A crupper is used on riding saddles when riding a horse or mule with low withers in steep terrain. Cruppers are most often used in activities such as endurance riding, mounted orienteering, competitive trail riding, and for recreational trail riding in mountains.

When riding, cruppers are particularly useful on animals with low withers, because this conformation allows the saddle to slip forward as the animal travels downhill. Though not a substitute for a correctly fitted saddle, they are often used on mules, as many saddles, particularly those made for horses, are more likely to slide forward on a flatter-backed mule.

The crupper strap may be single or double (forked). It usually attaches via a snap or buckle to a crupper ring at the center of the cantle of the saddle, or to a pair of rings (dees) on either side of the cantle. Many riding saddles today are manufactured without properly placed rings, though rings can be added. Or, in lieu of rings, a design used on English saddles utilizes a t-shaped brace that is inserted under the saddle between the rear panels and the tree.

Cruppers are not common on western saddles, but some English saddles are designed with crupper rings, particularly those designed to fit mules.

Cruppers are seen on the saddles of some horses used to work cattle with a lance (such as horses of the buttero in Europe), but not on horses used to work cattle with a lasso.

===Packing===
On pack horses, saddle breeching alone is quite common. However, sometimes a crupper is used in addition to breeching.

==History==
A crupper has been a standard part of mule saddles for centuries. In the 1614 spurious Avellaneda Segunda Parte to Don Quixote, a mule crupper is mentioned several times, and it is translated as "crupper" in two 18th-century English translations.

Cruppers were once part of the standard design of cavalry saddles. The McClellan saddle used by the United States Army utilized an optional crupper into the early 20th century, though difficulties with proper fitting eventually led the army to discontinue its use.

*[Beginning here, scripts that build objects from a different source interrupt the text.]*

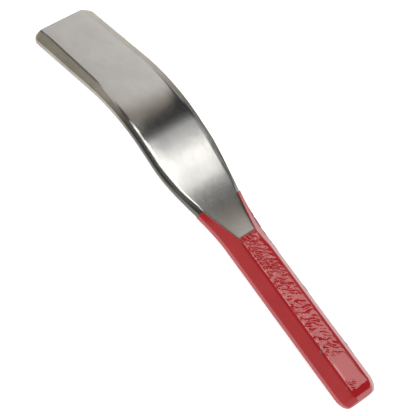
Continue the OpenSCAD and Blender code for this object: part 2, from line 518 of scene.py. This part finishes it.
def makeSatinSteel():
    material, tree = newMaterial("satinSteel")
    grain = addNode(tree, "ShaderNodeUVMap", uv_map="grain").outputs[0]
    place = addNode(tree, "ShaderNodeTexCoord").outputs["Object"]
    streaks = noiseOn(tree, grain, *satinSteel["streaks"])
    fineLines = noiseOn(tree, grain, *satinSteel["fineLines"])
    clouds = noiseOn(tree, place, *satinSteel["clouds"])
    colour = blendColour(tree, between(tree, clouds, *satinSteel["dull"]), satinSteel["colour"],
                         satinSteel["dullColour"])
    colour = blendColour(tree, between(tree, streaks, *satinSteel["lines"]), colour,
                         satinSteel["lineColour"])
    # darker in a thin line along the skin's edge
    skinEdgeDarkened = calc(tree, "MULTIPLY", storedValue(tree, "skinEdgeDark"), satinSteel["skinEdgeDark"])
    colour = blendColour(tree, skinEdgeDarkened, colour, satinSteel["skinEdgeDarkColour"])
    rough = calc(tree, "MULTIPLY_ADD", streaks, satinSteel["streakRoughness"],
                 satinSteel["roughness"])
    rough = calc(tree, "MULTIPLY_ADD", clouds, satinSteel["cloudRoughness"], rough)
    height = calc(tree, "MULTIPLY_ADD", streaks, satinSteel["streakHeight"], fineLines)
    tangent = addNode(tree, "ShaderNodeTangent", direction_type="UV_MAP", uv_map="grain").outputs[0]
    addSurface(tree, {
        "Base Color": colour, "Metallic": 1.0, "Roughness": rough,
        "Normal": bumpFrom(tree, height, *satinSteel["bump"]), "Tangent": tangent,
        "Anisotropic": satinSteel["anisotropy"], "Anisotropic Rotation": satinSteel["turn"]})
    return material


def makeForgedSteel():
    material, tree = newMaterial("forgedSteel")
    grain = addNode(tree, "ShaderNodeUVMap", uv_map="grain").outputs[0]
    place = addNode(tree, "ShaderNodeTexCoord").outputs["Object"]
    under = storedValue(tree, "under")
    crossLines = noiseOn(tree, grain, *forgedSteel["crossLines"])
    broadLines = noiseOn(tree, grain, *forgedSteel["broadLines"])
    clouds = noiseOn(tree, place, *forgedSteel["clouds"])
    pits = noiseOn(tree, place, *forgedSteel["pits"])
    colour = blendColour(tree, between(tree, clouds, *forgedSteel["clouded"]),
                         forgedSteel["colour"], forgedSteel["darkColour"])
    colour = blendColour(tree, between(tree, crossLines, *forgedSteel["lined"]), colour,
                         forgedSteel["darkColour"])
    colour = blendColour(tree, calc(tree, "MULTIPLY", under, forgedSteel["under"]), colour,
                         forgedSteel["underColour"])
    # painted shade: the left margin and rim of the neck are darkened
    leftShaded = calc(tree, "MULTIPLY", storedValue(tree, "scale"), forgedSteel["scale"])
    colour = blendColour(tree, leftShaded, colour, forgedSteel["leftShadeColour"])
    rough = calc(tree, "MULTIPLY_ADD", crossLines, forgedSteel["lineRoughness"],
                 forgedSteel["roughness"])
    rough = calc(tree, "MULTIPLY_ADD", under, forgedSteel["underRoughness"], rough)
    height = calc(tree, "MULTIPLY_ADD", broadLines, forgedSteel["broadHeight"], crossLines)
    height = calc(tree, "MULTIPLY_ADD", pits, forgedSteel["pitHeight"], height)
    addSurface(tree, {"Base Color": colour, "Metallic": 1.0, "Roughness": rough,
                      "Normal": bumpFrom(tree, height, *forgedSteel["bump"])})
    return material


makeForging(makeSatinSteel(), makeForgedSteel())


# the red skin; a layer of relief is its weight, length and width
skin = {
    "flats": (22, 9, 4, 6, 5),  # columns over the panel, slope, side, lower slope and underside
    "arcSteps": 3, "step": 0.5, "noseSteps": 18, "noseCrisp": 0.2, "wall": 0.37,
    "crease": 1.1, "shoulder": 0.6, "lowerShoulder": 1.2, "underEdge": 1.4,
    "creaseFade": 2.0,  # how far before the ground cut the crease's rounding fades
    "reliefHeight": 0.21, "reliefFrom": (-123.9, 1.5), "reliefTo": (-35.0, 10.0),
    "reliefMargin": 1.1, "cutRelief": 2.0,  # length of the ground cut that the relief covers
    "endRelief": 0.8, "endReliefFrom": (-17.0, 3.0), "endReliefSide": (2.5, 5.0),
    "streakTurn": 52.0, "bends": (1.35, 6.0, 6.0),
    "streaks": (1.5, 5.0, 1.5), "fineStreaks": (0.525, 2.1, 0.75), "knots": (0.3, 1.3, 1.1),
    "dimples": (0.02, 2.6, 2.2),
    "patchLeast": 0.7, "patches": (0.9, 9.0, 5.0), "frontPatch": 0.5, "frontTo": (-70.0, 30.0),
    "wobble": 0.045, "wobbleLen": 11.0, "fineWobble": 0.4, "fineWobbleLen": 3.2,
    "panelWobble": 0.35, "panelFade": 5.0,
    "droopW": 2.2, "droop": 0.22, "droopFade": 9,  # the panel sinks towards its right crease
    "lipW": 1.1, "lip": 0.14, "lipFade": 5,  # and ends in a narrow sloped lip on the left
    "dieShift": 1.1, "dieShiftLen": 12.0,  # the upper die sat this much to the right
    "edgeReach": 2.5, "cutFade": 4,  # in columns
    "flashHeight": 0.42, "flashLen": 14.0, "fineFlashLen": 1.9, "flashLift": 0.4,
    "flashFrom": 20.0, "flashFade": 6.0, "flashMore": 0.22, "fineFlash": (0.7, 0.6),
    "flashSteep": 2.2,
    "chips": ((-38.0, 1.3), (-11.0, 0.8)),  # worn spots on the left crease: place, half length
    "chipRagged": (0.5, 0.6, 2.0), "chipSteep": 3,
    "ragged": 0.35, "raggedLen": 4.0,  # the dipped edge isn't quite straight
    "endRings": ((0.93, (0.18, 0, 0)), (0.8, (0.16, 0, 0)), (0.5, (0.05, 0, 0))),
    "sharpAngle": 40,
}


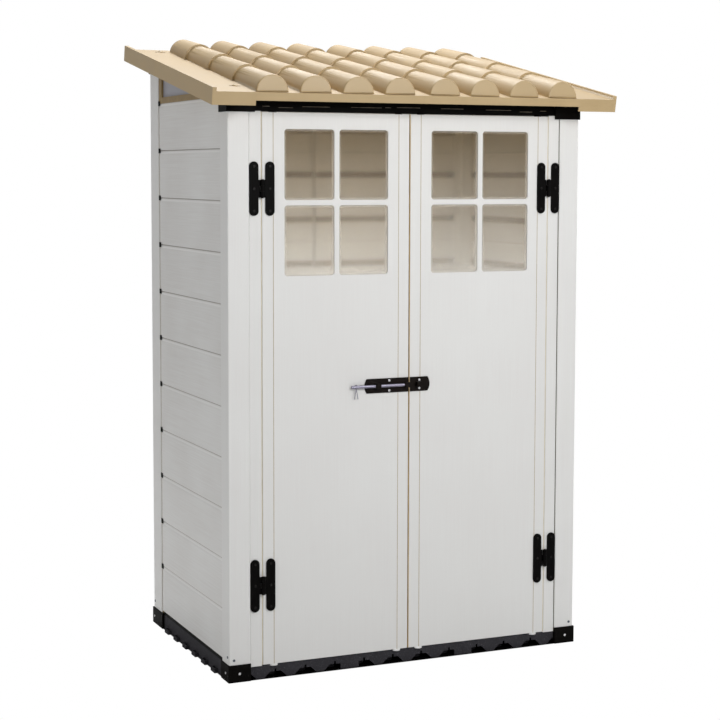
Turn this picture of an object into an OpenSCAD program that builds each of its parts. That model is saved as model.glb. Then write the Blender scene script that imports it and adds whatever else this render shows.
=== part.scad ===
// Garden shed with a single-slope tiled roof, plank walls and a pair of half-glazed doors.
// The origin is on the ground under the middle of the body. +X is right, -Y is the door side, +Z is up.

/* [Body] */
// Width over the corner posts
body_w = 1220; // [1180:10:1420]
// Depth over the corner posts
body_d = 800; // [760:10:1000]

/* [Floor] */
// Height of the floor's top face
floor_h = 50; // [47:1:56]
// Height of the low ledge under the doors
ledge_h = 42; // [38:1:44]
// Depth of the low ledge, from the front of the floor
ledge_d = 35; // [34:1:44]
// Gap from the side and rear of the body to the floor's edge
floor_inset = 4; // [3:0.5:8]
// Gap from the front of the body to the floor's edge
floor_front_inset = 9; // [7:0.5:14]
// Number of floor tiles across
tiles_across = 3; // [3:1:3]
// Thickness of a tile's top plate and skirts
tile_skin = 4; // [3:0.5:6]
// Height of the gap under the skirts where tiles meet
skirt_lift = 20; // [15:1:28]
// Diameter of the pegs under a tile
peg_d = 34; // [24:1:44]
// Pegs along each edge of a tile
peg_count = 4; // [3:1:5]
// Width of an arch in the front skirt, at the ground
arch_w = 78; // [60:1:84]
// Width of an arch at its top
arch_top_w = 36; // [24:1:44]
// Height of an arch
arch_h = 19; // [12:1:22]
// Width of the drain slot above an arch
arch_slot_w = 7; // [4:0.5:10]
// Height of the drain slot above an arch
arch_slot_h = 9; // [5:1:12]
// Half width of the solid foot at a joint between two tiles
arch_foot = 31; // [20:1:32]
// Width of the connecting loops along the floor's left and rear edges
loop_w = 40; // [30:1:50]
// Distance that the loops stand out
loop_reach = 12; // [8:1:13]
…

Cruppers continue to be part of the ceremonial tack for some cavalry regiments and tent pegging teams.

When Di Xin, the last king of the Shang Dynasty, was overthrown by his enemies and forced to commit suicide in 1046 BCE, he was given the humiliating posthumous name Zhòu (/cmn/; 紂 (纣)), meaning "crupper". This was meant to highlight his tyranny and lack of virtue by associating him with the part of the saddle that would get soiled with feces.